Несмотря на все эти ужасные преступления, спустя 60 лет, в отличие от широко распространенной информации о зверствах Гитлера и нацистов, очень немногим было известно о том, что такое могло твориться в послевоенной Польше. Скудости материала способствовал целый ряд факторов, в том числе, возможно, и боязнь того, что заинтересованные критики могут усмотреть в освещении и обсуждении фактов насилия в отношении немецких заключенных, как военных, так и гражданских, попытку защиты нацистов. Но сокрытие или замалчивание фактов насилия, где бы и в какой форме оно ни осуществлялось, никак не идет на пользу исторической правде. Как сказал Эли Визель: «Любой, кто не старается активно и постоянно запоминать и не заставляет помнить других, является пособником врага» («Масштабы холокоста», 1977).
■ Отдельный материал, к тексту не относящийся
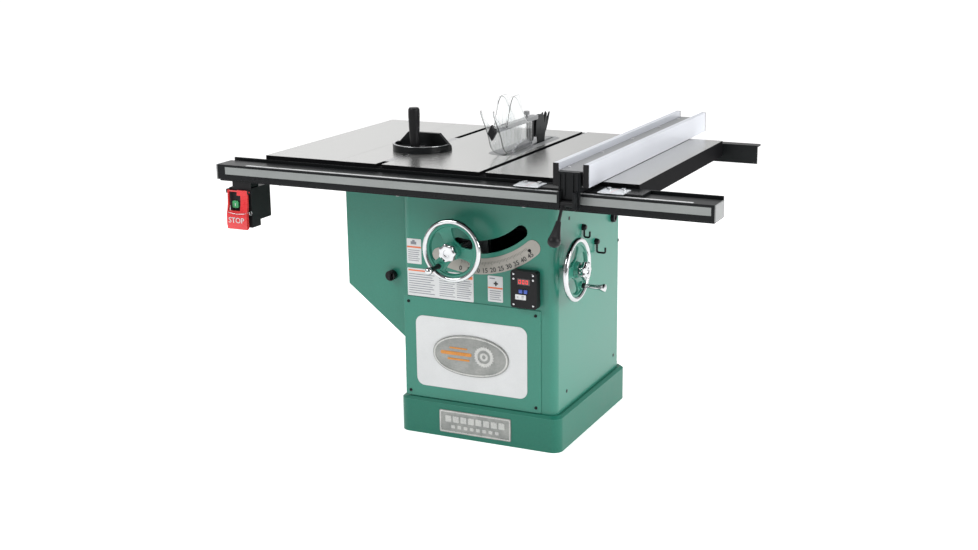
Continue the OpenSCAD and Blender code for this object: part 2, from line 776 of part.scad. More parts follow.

Наконец, будучи очевидцем, который почти наверняка делал свои записи для семьи, которой он и отправил переведенный здесь документ, Тиль по понятным причинам не предоставляет документальные подтверждения своих слов, как это требуется от историка или журналиста. Время от времени изложенные там факты подтверждаются в работах историков, которые писались спустя десятилетия после событий, им описанных. Иногда речь идет о чем-то общем, как, например, использование набранных по призыву мужчин в подразделениях «Народного призыва» при возведении оборонительных сооружений в Восточной Пруссии в 1944 году. Однако порой находят подтверждение и более частные случаи, как, например, описание развешенных в Данциге на деревьях тел казненных в качестве акта возмездия с плакатами на груди, где перечислялись совершенные ими преступления. Или описание празднования Рождества в Потулице (см. Дэвид Йелтон, «Фольксштурм Гитлера», 2002 и Кристофер Даффи, «Красная буря в рейхе» 1991). Эти описания являются яркими свидетельствами того, что труд Ханса Тиля может послужить для того, чтобы шире распахнуть глаза историков на события, которые были признаны лишь недавно, и что он позволяет взглянуть на них взглядом того, кто лично пережил все те страшные годы.